─── Data lines
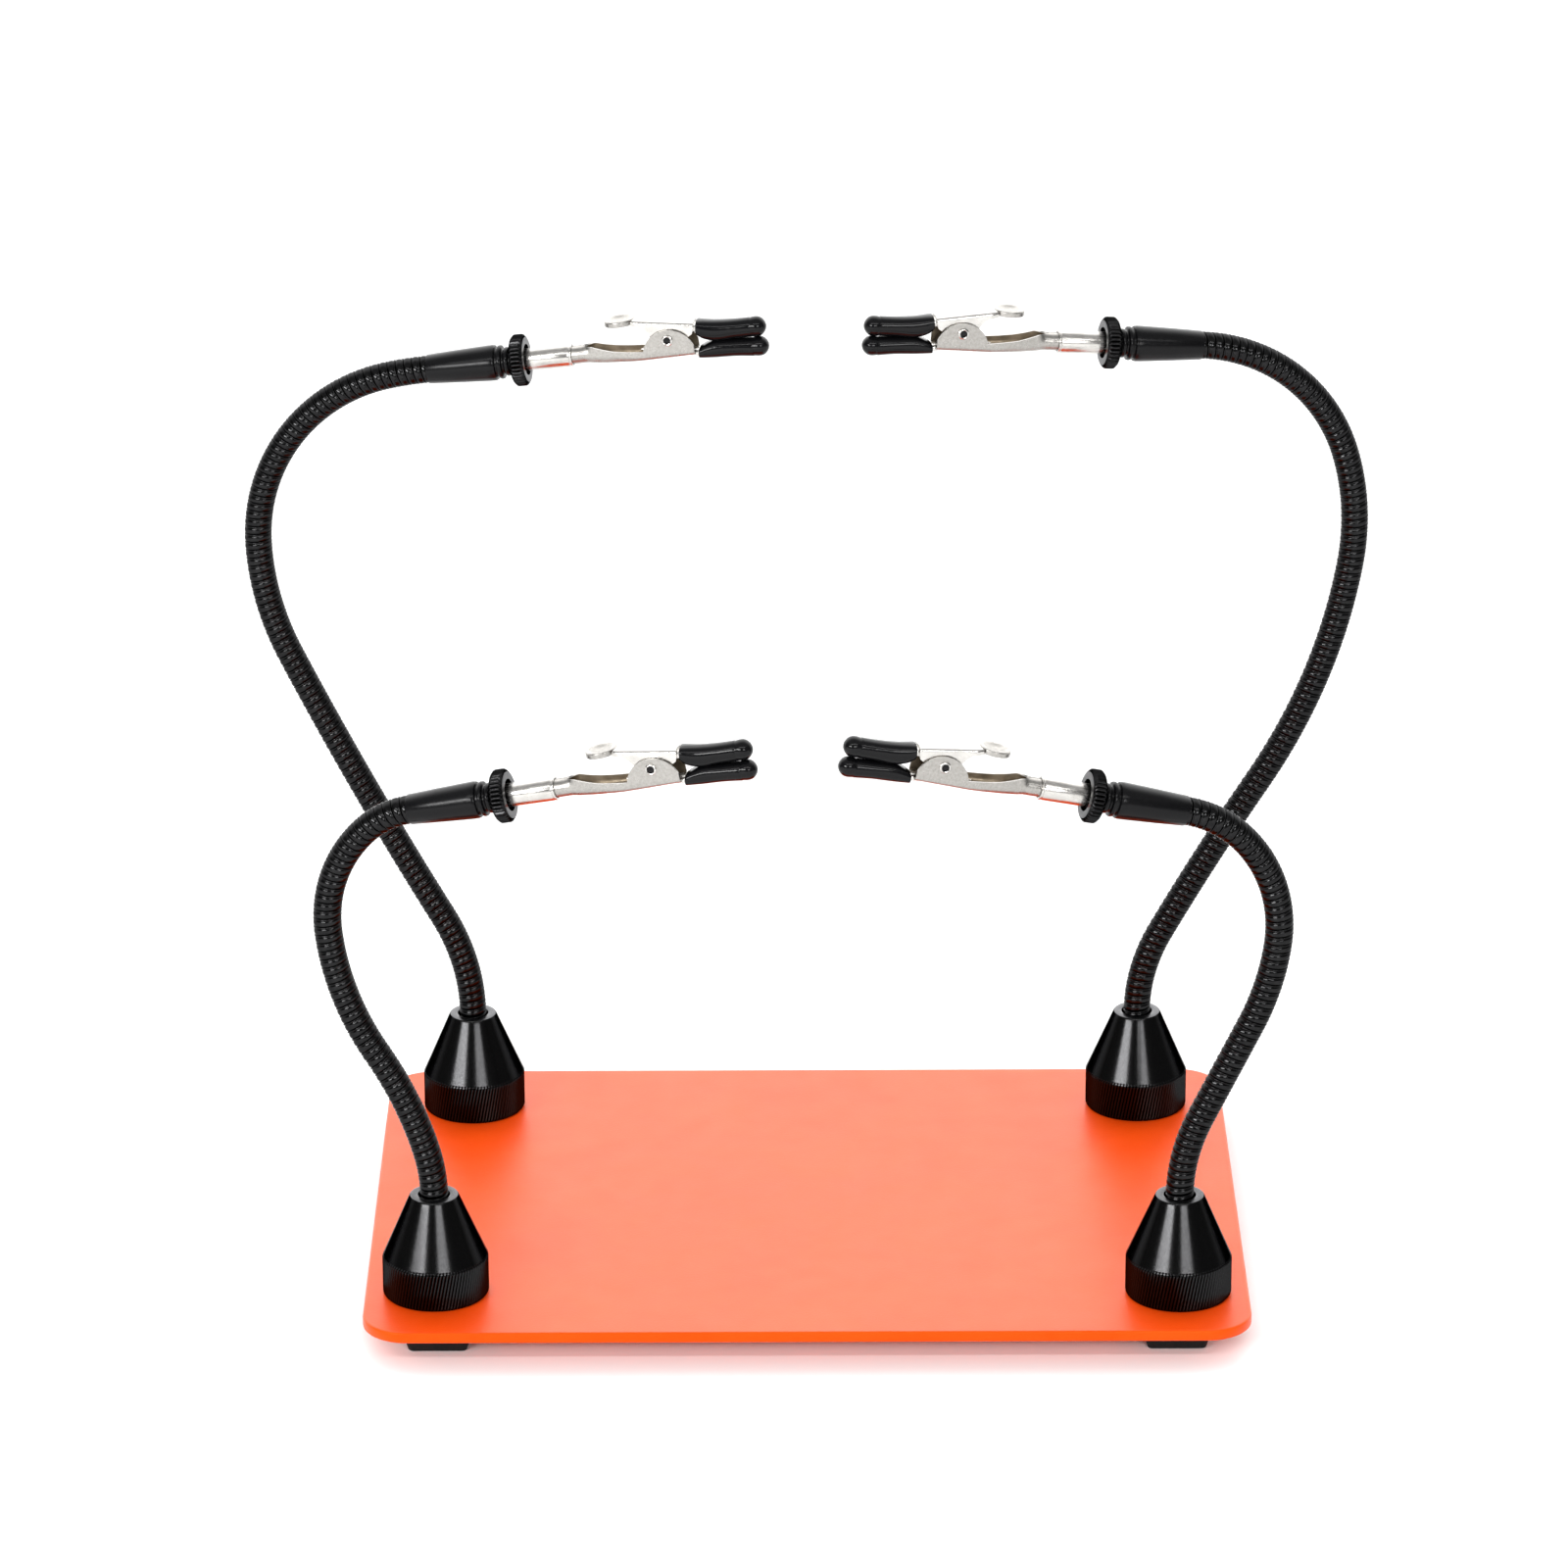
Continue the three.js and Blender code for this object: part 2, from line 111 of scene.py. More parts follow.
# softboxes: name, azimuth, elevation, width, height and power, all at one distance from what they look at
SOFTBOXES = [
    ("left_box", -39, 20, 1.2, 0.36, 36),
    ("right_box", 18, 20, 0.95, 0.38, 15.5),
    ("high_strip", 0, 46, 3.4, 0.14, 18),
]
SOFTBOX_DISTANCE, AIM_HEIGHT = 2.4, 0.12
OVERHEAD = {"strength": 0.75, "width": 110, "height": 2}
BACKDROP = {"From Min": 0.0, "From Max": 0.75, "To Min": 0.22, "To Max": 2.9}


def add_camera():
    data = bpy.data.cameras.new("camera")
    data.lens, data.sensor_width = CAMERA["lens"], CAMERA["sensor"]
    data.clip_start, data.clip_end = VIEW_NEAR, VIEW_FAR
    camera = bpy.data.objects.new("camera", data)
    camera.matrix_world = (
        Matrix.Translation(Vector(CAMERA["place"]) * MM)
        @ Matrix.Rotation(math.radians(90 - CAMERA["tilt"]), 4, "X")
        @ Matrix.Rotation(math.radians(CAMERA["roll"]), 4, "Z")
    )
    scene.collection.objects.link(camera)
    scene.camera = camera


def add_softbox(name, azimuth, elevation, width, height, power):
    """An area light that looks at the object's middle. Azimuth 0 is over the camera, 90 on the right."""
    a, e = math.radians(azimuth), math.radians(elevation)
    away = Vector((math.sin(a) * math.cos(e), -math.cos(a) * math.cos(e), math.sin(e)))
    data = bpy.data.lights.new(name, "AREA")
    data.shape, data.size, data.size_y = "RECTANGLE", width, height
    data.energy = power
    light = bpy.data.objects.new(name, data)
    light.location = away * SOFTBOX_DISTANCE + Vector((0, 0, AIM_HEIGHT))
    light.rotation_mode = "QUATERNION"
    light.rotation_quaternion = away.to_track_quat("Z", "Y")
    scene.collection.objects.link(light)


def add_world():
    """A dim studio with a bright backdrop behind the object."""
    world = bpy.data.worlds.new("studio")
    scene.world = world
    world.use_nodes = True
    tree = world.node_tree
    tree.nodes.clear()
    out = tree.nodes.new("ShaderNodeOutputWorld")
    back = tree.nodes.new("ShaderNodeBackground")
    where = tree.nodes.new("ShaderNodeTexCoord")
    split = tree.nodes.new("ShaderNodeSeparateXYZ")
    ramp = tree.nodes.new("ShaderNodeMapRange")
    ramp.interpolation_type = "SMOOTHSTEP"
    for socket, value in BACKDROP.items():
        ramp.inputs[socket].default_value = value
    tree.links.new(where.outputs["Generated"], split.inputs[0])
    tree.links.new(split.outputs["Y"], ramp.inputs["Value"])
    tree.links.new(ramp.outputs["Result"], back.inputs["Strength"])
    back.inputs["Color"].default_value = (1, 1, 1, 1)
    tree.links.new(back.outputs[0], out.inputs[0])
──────
Copy all of the data exactly.

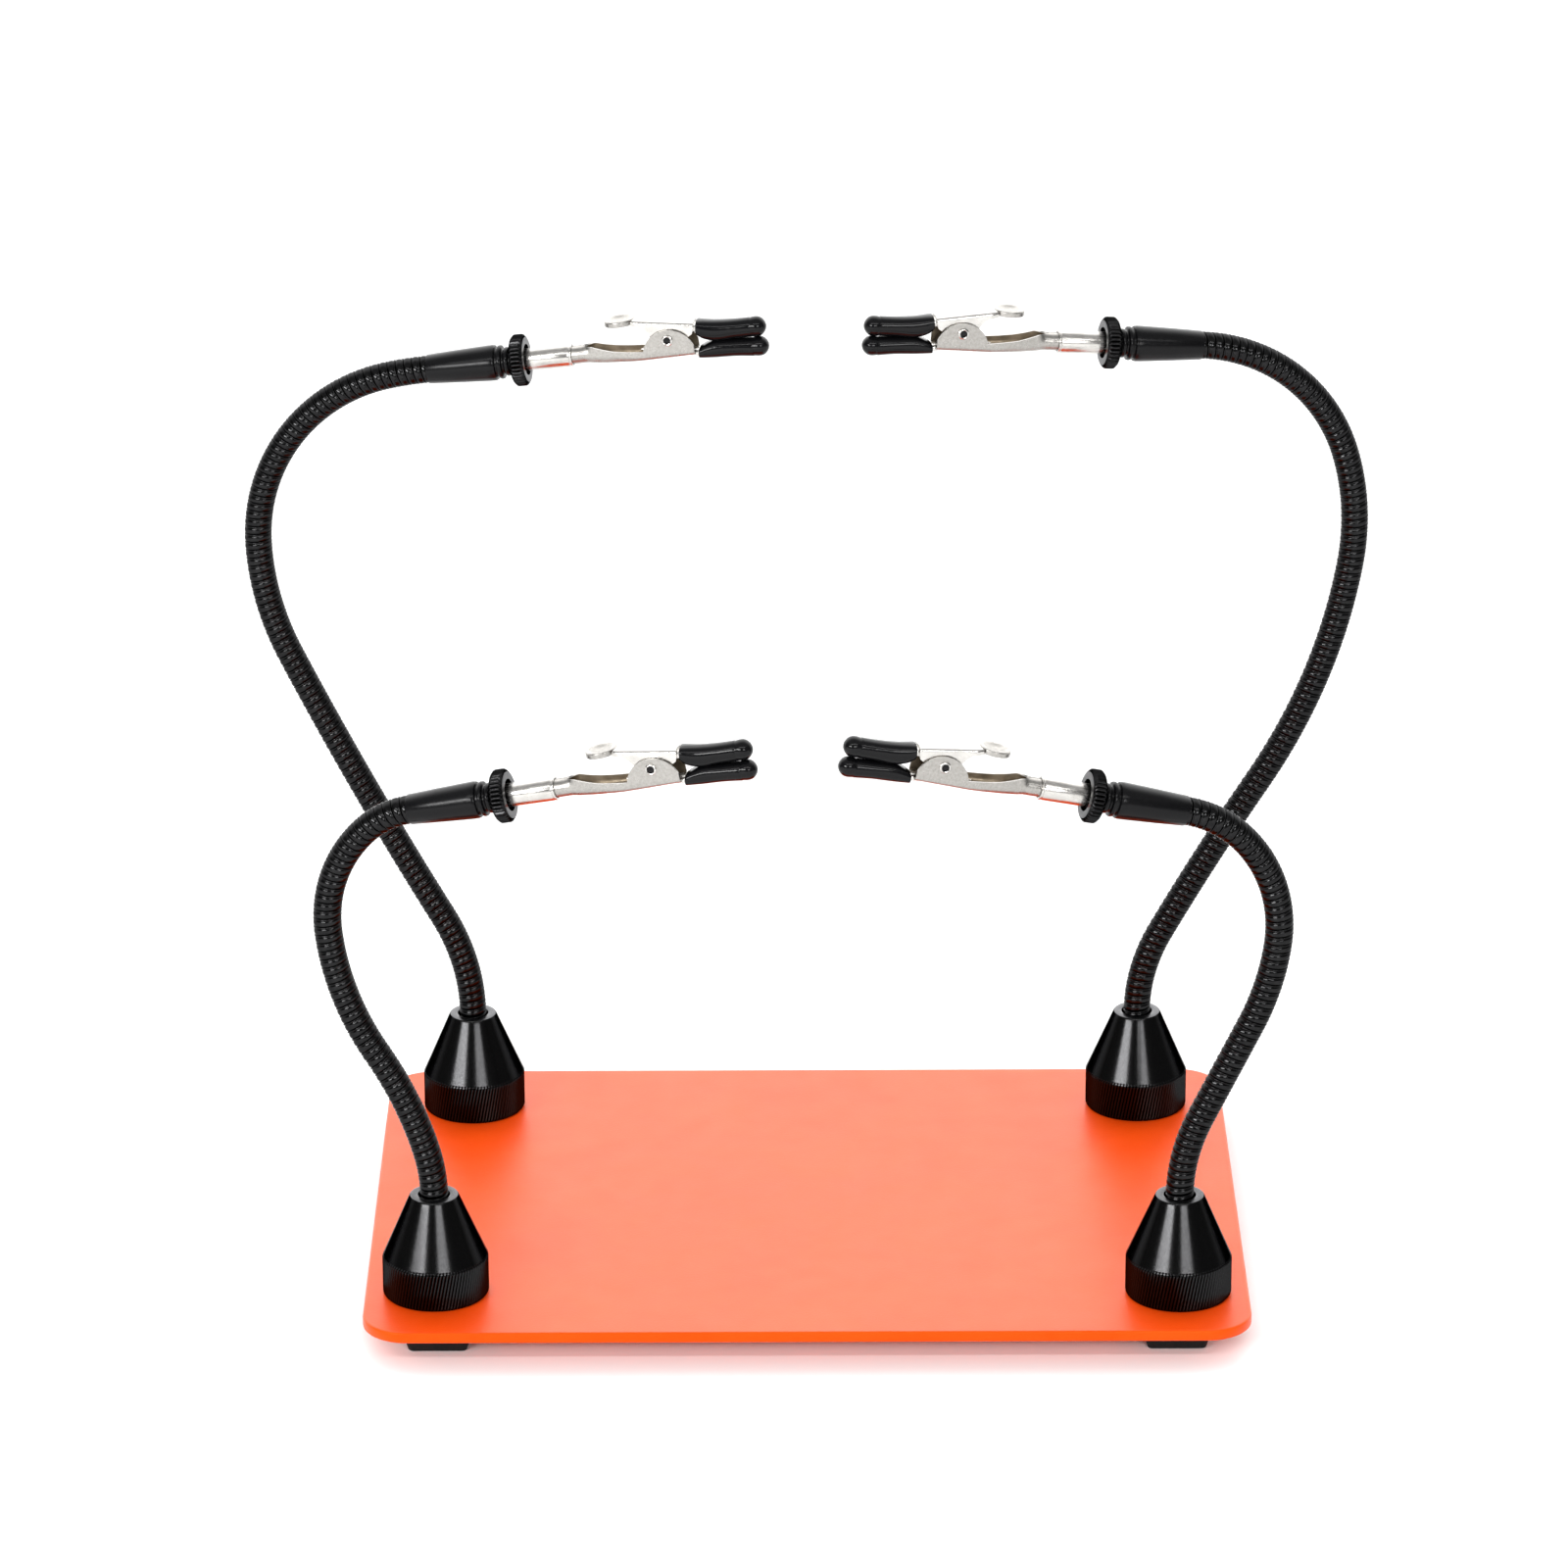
Continue the three.js and Blender code for this object: part 2, from line 111 of scene.py. More parts follow.
# softboxes: name, azimuth, elevation, width, height and power, all at one distance from what they look at
SOFTBOXES = [
    ("left_box", -39, 20, 1.2, 0.36, 36),
    ("right_box", 18, 20, 0.95, 0.38, 15.5),
    ("high_strip", 0, 46, 3.4, 0.14, 18),
]
SOFTBOX_DISTANCE, AIM_HEIGHT = 2.4, 0.12
OVERHEAD = {"strength": 0.75, "width": 110, "height": 2}
BACKDROP = {"From Min": 0.0, "From Max": 0.75, "To Min": 0.22, "To Max": 2.9}


def add_camera():
    data = bpy.data.cameras.new("camera")
    data.lens, data.sensor_width = CAMERA["lens"], CAMERA["sensor"]
    data.clip_start, data.clip_end = VIEW_NEAR, VIEW_FAR
    camera = bpy.data.objects.new("camera", data)
    camera.matrix_world = (
        Matrix.Translation(Vector(CAMERA["place"]) * MM)
        @ Matrix.Rotation(math.radians(90 - CAMERA["tilt"]), 4, "X")
        @ Matrix.Rotation(math.radians(CAMERA["roll"]), 4, "Z")
    )
    scene.collection.objects.link(camera)
    scene.camera = camera


def add_softbox(name, azimuth, elevation, width, height, power):
    """An area light that looks at the object's middle. Azimuth 0 is over the camera, 90 on the right."""
    a, e = math.radians(azimuth), math.radians(elevation)
    away = Vector((math.sin(a) * math.cos(e), -math.cos(a) * math.cos(e), math.sin(e)))
    data = bpy.data.lights.new(name, "AREA")
    data.shape, data.size, data.size_y = "RECTANGLE", width, height
    data.energy = power
    light = bpy.data.objects.new(name, data)
    light.location = away * SOFTBOX_DISTANCE + Vector((0, 0, AIM_HEIGHT))
    light.rotation_mode = "QUATERNION"
    light.rotation_quaternion = away.to_track_quat("Z", "Y")
    scene.collection.objects.link(light)


def add_world():
    """A dim studio with a bright backdrop behind the object."""
    world = bpy.data.worlds.new("studio")
    scene.world = world
    world.use_nodes = True
    tree = world.node_tree
    tree.nodes.clear()
    out = tree.nodes.new("ShaderNodeOutputWorld")
    back = tree.nodes.new("ShaderNodeBackground")
    where = tree.nodes.new("ShaderNodeTexCoord")
    split = tree.nodes.new("ShaderNodeSeparateXYZ")
    ramp = tree.nodes.new("ShaderNodeMapRange")
    ramp.interpolation_type = "SMOOTHSTEP"
    for socket, value in BACKDROP.items():
        ramp.inputs[socket].default_value = value
    tree.links.new(where.outputs["Generated"], split.inputs[0])
    tree.links.new(split.outputs["Y"], ramp.inputs["Value"])
    tree.links.new(ramp.outputs["Result"], back.inputs["Strength"])
    back.inputs["Color"].default_value = (1, 1, 1, 1)
    tree.links.new(back.outputs[0], out.inputs[0])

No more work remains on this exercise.